See a pattern forming in this episode?
When they parted, Lelei told Lao Ha Dushi to go the dorms where she’d find a safe place to sleep. The dark elf was agonizing over her next move. Should she try to buy off an SDF officer? Seduce one? Then she remembered the phrase: “Itami might do it.”
The scene switched back to Itami as he said goodbye to the Princess. They shared a goal: “Peace between the Empire and Japan!”
After Itami left, the Princess revealed to one of her knights that she hadn’t personally come just to get her “art.” She’d come to get a translation of Itami’s deeds that her other knights had translated from Japanese newspapers.

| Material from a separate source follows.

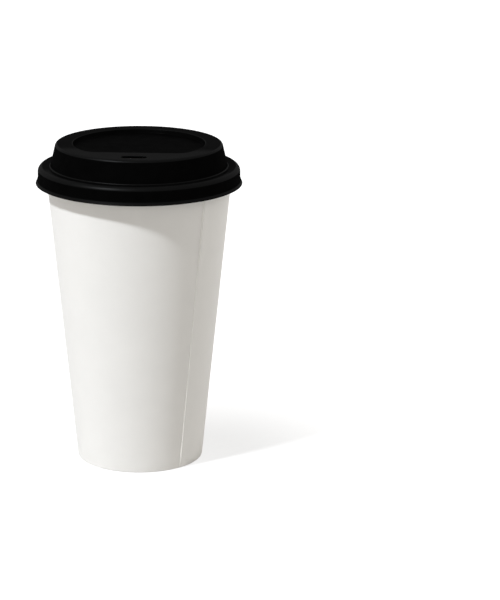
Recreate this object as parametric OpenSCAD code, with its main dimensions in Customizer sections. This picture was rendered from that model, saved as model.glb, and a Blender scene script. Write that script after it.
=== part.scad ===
// Takeaway hot-drink cup of coated paperboard with a pressed-on sipping lid.
// Millimetres, +Z up, origin at the middle of the foot, sip opening towards -Y.

/* [Cup] */
// Height of the cup from the table to the top of its rolled rim
cup_h = 137.1; // [100:0.1:160]
// Diameter across the foot
foot_d = 57.8; // [50:0.1:64]
// Diameter across the rolled rim
rim_d = 90.2; // [84:0.1:100]
// Diameter of the rolled bead that makes the rim
curl_d = 3.2; // [2.8:0.1:4]
// Angle by which the end of the roll turns back up inside the rim
curl_tuck = 35; // [10:1:60]
// Thickness of the coated paperboard
board = 0.4; // [0.3:0.01:0.5]

/* [Foot] */
// Height of the hem that is folded up inside the foot
hem_h = 7.4; // [4:0.1:7.8]
// Height of the middle of the base disc above the table
base_z = 9.6; // [9:0.1:16]
// Bend radius where the base disc turns down, at the middle of the board
base_bend = 0.9; // [0.5:0.1:2]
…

The rest of the episode built up Itami’s deeds: defending Japan from the initial invasion; destroying the allied nations’ forces at Alnus hill; protecting the refugees from Coda village; standing with the Princess and her knights at Italica.
“Just who is he?” the Princess wondered.
As they rode back in a wagon to Alnus, Sergeant Mari Kurokawa told the team that the children refugees from Coda Village had said thank you to the Third Recon Team — in Japanese. Itami said out loud that he hopes peace comes soon. He obviously loves this land (and Japan, too), and wanted to enjoy both. I got the sense that he wanted everyone to enjoy themselves.
I’m sad to see the first season come to an end. Though some characters like Tuka didn’t feel fully developed, others like Rory, Itami, and the Princess felt fleshed out and realistic to me. I continue to enjoy the anime’s realistic depiction of politics, technology, and characters. It’s such a relief not to see a male character get a nose bleed from seeing a naked female! I’m really looking forward to the next season.